#### Supplied data ####
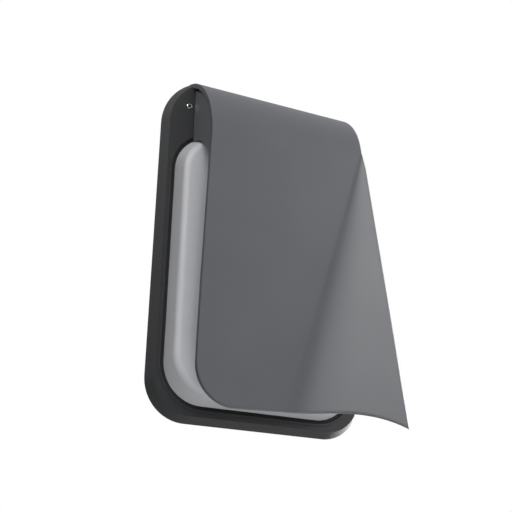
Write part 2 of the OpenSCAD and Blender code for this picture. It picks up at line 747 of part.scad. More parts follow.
// The face of the diffuser is a very slight dome.
dome_in = 26;
dome_rise = 0.6;
module diffuser() {
  n = 4 * (ring_steps + 1);
  edge_steps = 7;
  draft = 0.8;
  wall_in = diffuser_t;
  outside = concat([ring(0, diff_back)],
    [for (k = [0:edge_steps]) let (a = 90 * k / edge_steps)
      ring(draft + (diffuser_edge_r - draft) * (1 - cos(a)), edge_start + diffuser_edge_r * sin(a))],
    [ring(diffuser_edge_r + dome_in, diffuser_front + dome_rise)]);
  inside = concat([ring(wall_in, diff_back)],
    [for (k = [0:edge_steps]) let (a = 90 * k / edge_steps)
      ring(wall_in + draft + (diffuser_edge_r - wall_in - draft) * (1 - cos(a)),
        edge_start + (diffuser_edge_r - wall_in) * sin(a))]);
  shells = concat(outside, [for (k = [len(inside) - 1:-1:0]) inside[k]]);
  count = len(shells);
  lid = len(outside) - 1;
  points = [for (s = shells) each s];
  faces = [
    for (s = [0:count - 1]) if (s != lid) each let (t = (s + 1) % count)
      [for (i = [0:n - 1]) each let (k = (i + 1) % n)
        [[s * n + i, t * n + i, t * n + k], [s * n + i, t * n + k, s * n + k]]],
    [for (i = [n - 1:-1:0]) lid * n + i],
    [for (i = [0:n - 1]) (lid + 1) * n + i]];
  color([0.92, 0.92, 0.93])
  difference() {
    union() {
      polyhedron(points = points, faces = faces, convexity = 6);
      for (p = diffuser_screw_places()) rod(p.x, p.y, body_d, body_d + 8, 3.2);
    }
    for (p = diffuser_screw_places()) rod(p.x, p.y, 0, body_d + 6.6, screw_d / 2 + 0.05);
  }
}

module diffuser_screws() {
  color([0.75, 0.75, 0.75])
  for (p = diffuser_screw_places())
    screw(p.x, p.y, skin_back - 0.8, -1.8, body_d + 6.4, 2.7);
}

module led_board() {
  color([0.96, 0.96, 0.95])
  translate([0, 0, board_zc]) difference() {
    layer(body_d, board_front) round_rect(board_w, board_h, 6);
    for (p = board_screw_places())
      rod(p.x, p.y - board_zc, 0, board_front + 1, screw_d / 2 + screw_gap);
    rod(lead_x, lead_z - board_zc, 0, board_front + 1, lead_r + 0.5);
  }
}

module led_chips() {
  pitch_x = (board_w - 26) / (led_cols - 1);
  pitch_z = (board_h - 34) / (led_rows - 1);
  color([0.95, 0.9, 0.55])
  for (i = [0:led_cols - 1], j = [0:led_rows - 1])
    translate([(i - (led_cols - 1) / 2) * pitch_x, -board_front - led_t / 2,
        board_zc - 3 + (j - (led_rows - 1) / 2) * pitch_z])
      cube([led_w, led_t, led_w], center = true);
}

module board_connector() {
  color([0.95, 0.95, 0.93])
  difference() {
    translate([lead_x - plug_size.x / 2, -board_front - plug_size.y, lead_z - plug_size.z / 2])
      cube(plug_size);
    rod(lead_x, lead_z, 0, board_front + 0.8, lead_r + 0.1);
  }
}

module board_screws() {
  color([0.75, 0.75, 0.75])
  for (p = board_screw_places()) screw(p.x, p.y, board_front, 1.8, skin_back + 1, 2.75);
}

module reflector() {
  sheet = 1;
  rise = 9;
  spread = 8;
  foot_w = board_w + 3;
  foot_h = board_h + 3;
  color([0.97, 0.97, 0.97])
  translate([0, 0, board_zc]) difference() {
    leaning_slab(foot_w + 2 * sheet, foot_h + 2 * sheet, 9, body_d, body_d + rise, -spread);
    leaning_slab(foot_w - spread * 0.1, foot_h - spread * 0.1, 8, body_d - 0.1, body_d + rise + 0.1,
      -spread - 0.1);
  }
}

module locking_screw(side) {
  color([0.85, 0.85, 0.86])
  difference() {
    screw(side * lock_x, lock_z, lock_seat, lock_head_t, bracket_t + 0.4, lock_head_d / 2);
    translate([side * lock_x, -lock_seat - lock_head_t + socket_depth, lock_z]) rotate([90, 0, 0])
      cylinder(d = socket_flat / cos(30), h = socket_depth + 1, $fn = 6);
  }
}

module left_locking_screw() {
  locking_screw(-1);
}

module right_locking_screw() {
  locking_screw(1);
}

wall_bracket();
clinch_nuts();
locating_pins();
bracket_earth_screw();
housing();
wall_gasket();
head_seal();
head_casting();
shade();
shade_screws();
gear_cover();
gear_cover_seal();
head_screws();
cable_grommet();
driver();
driver_screws();
terminal_block();
terminal_screws();
supply_leads();
earth_lead();
earth_screw();
led_lead();
diffuser_seal();
diffuser();
diffuser_screws();
led_board();
led_chips();
board_connector();
board_screws();
reflector();
left_locking_screw();
right_locking_screw();
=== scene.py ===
"""Looks of the outdoor wall light: a cast housing, an opal diffuser and a thick hanging shade.

Everything is in metres in the frame of the CAD model: +Z up, -Y out of the wall.
"""
import math

import bmesh
import bpy
from mathutils import Matrix, Vector


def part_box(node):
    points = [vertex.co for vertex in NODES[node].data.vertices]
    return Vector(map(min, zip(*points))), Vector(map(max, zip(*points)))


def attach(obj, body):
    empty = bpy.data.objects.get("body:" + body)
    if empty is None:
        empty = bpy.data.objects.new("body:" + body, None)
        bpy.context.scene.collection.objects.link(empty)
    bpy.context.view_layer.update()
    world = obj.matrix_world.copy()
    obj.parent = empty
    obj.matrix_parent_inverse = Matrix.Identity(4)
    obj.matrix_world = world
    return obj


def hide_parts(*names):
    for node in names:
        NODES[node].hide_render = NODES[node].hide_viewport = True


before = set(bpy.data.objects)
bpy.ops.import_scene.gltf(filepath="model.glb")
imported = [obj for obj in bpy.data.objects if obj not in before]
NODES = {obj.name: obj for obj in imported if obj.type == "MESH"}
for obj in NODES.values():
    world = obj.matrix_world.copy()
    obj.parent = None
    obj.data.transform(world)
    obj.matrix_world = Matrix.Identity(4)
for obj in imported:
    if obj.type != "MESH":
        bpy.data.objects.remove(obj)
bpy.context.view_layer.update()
MM = 0.001

# Sizes shared with the CAD, in millimetres
HALF_H = 122.0
HALF_HEAD = 60.2
ROLL_R, ROLL_BACK, ROLL_Z, ROLL_WAIST = 61.2, 14.0, 65.4, 2.0
SHADE_T, SPREAD, LIFT, CLIMB = 3.5, 2.2, 4.6, 4.2
CORNER_R, FLARE_OUT, TIP_DROP, FLARE_W = 27.0, 42.0, 13.2, 64.0
SHADE_REAR, FLARE_RISE, TIP_W = 1.0, 14.0, 44.0
OPAL_HALF_W, OPAL_LOW, OPAL_TOP, OPAL_CORNER_R = 70.0, -110.8, 81.0, 27.5
OPAL_BACK, OPAL_FRONT, OPAL_EDGE_R, OPAL_T = 8.3, 26.5, 5.0, 2.4
OPAL_TOP_LEAN, OPAL_LOW_LEAN = 7.0, 4.0
OPAL_DRAFT, OPAL_DOME, OPAL_DOME_IN = 0.8, 0.6, 26.0
LOCK_X, LOCK_Z, LOCK_HEAD_R, LOCK_HEAD_T = 61.8, 103.6, 2.1, 1.6
LOCK_SEAT, LOCK_TIP, SHANK_R = 7.6, 2.4, 1.5
SOCKET_FLAT, SOCKET_DEPTH = 2.4, 1.1


# Helpers for geometry trees
class Field:
    """A value in a geometry tree that can be added, multiplied and so on like a number."""

    def __init__(self, tree, socket):
        self.tree, self.socket = tree, socket

    def _math(self, operation, *values):
        node = self.tree.nodes.new("ShaderNodeMath")
        node.operation = operation
        for place, value in enumerate(values):
            if isinstance(value, Field):
                self.tree.links.new(value.socket, node.inputs[place])
            else:
                node.inputs[place].default_value = value
        return Field(self.tree, node.outputs[0])

    def __add__(self, other):
        return self._math("ADD", self, other)

    __radd__ = __add__

    def __mul__(self, other):
        return self._math("MULTIPLY", self, other)

    __rmul__ = __mul__

    def __sub__(self, other):
        return self._math("SUBTRACT", self, other)

    def __rsub__(self, other):
        return self._math("SUBTRACT", other, self)

    def __truediv__(self, other):
        return self._math("DIVIDE", self, other)

    def __pow__(self, other):
        return self._math("POWER", self, other)

    def __neg__(self):
        return self._math("MULTIPLY", self, -1.0)

    def at_least(self, other):
        return self._math("MAXIMUM", self, other)

    def at_most(self, other):
        return self._math("MINIMUM", self, other)

    def below(self, other):
        return self._math("LESS_THAN", self, other)

    def sine(self):
        return self._math("SINE", self)

    def cosine(self):
        return self._math("COSINE", self)

    def arc_cosine(self):
        return self._math("ARCCOSINE", self)

    def root(self):
        return self._math("SQRT", self)


def choose(test, yes, no):
    """yes where test is 1 and no where it is 0."""
    return test * yes + (1.0 - test) * no


def eased(t):
    """A rise from 0 to 1 that starts and ends gently."""
    return t * t * (3.0 - 2.0 * t)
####
Can you repeat, word for word, every line above from the one containing "wall_bracket();" down to the one containing "points = [vertex.co", including both?

--- Solution ---
wall_bracket();
clinch_nuts();
locating_pins();
bracket_earth_screw();
housing();
wall_gasket();
head_seal();
head_casting();
shade();
shade_screws();
gear_cover();
gear_cover_seal();
head_screws();
cable_grommet();
driver();
driver_screws();
terminal_block();
terminal_screws();
supply_leads();
earth_lead();
earth_screw();
led_lead();
diffuser_seal();
diffuser();
diffuser_screws();
led_board();
led_chips();
board_connector();
board_screws();
reflector();
left_locking_screw();
right_locking_screw();
=== scene.py ===
"""Looks of the outdoor wall light: a cast housing, an opal diffuser and a thick hanging shade.

Everything is in metres in the frame of the CAD model: +Z up, -Y out of the wall.
"""
import math

import bmesh
import bpy
from mathutils import Matrix, Vector


def part_box(node):
    points = [vertex.co for vertex in NODES[node].data.vertices]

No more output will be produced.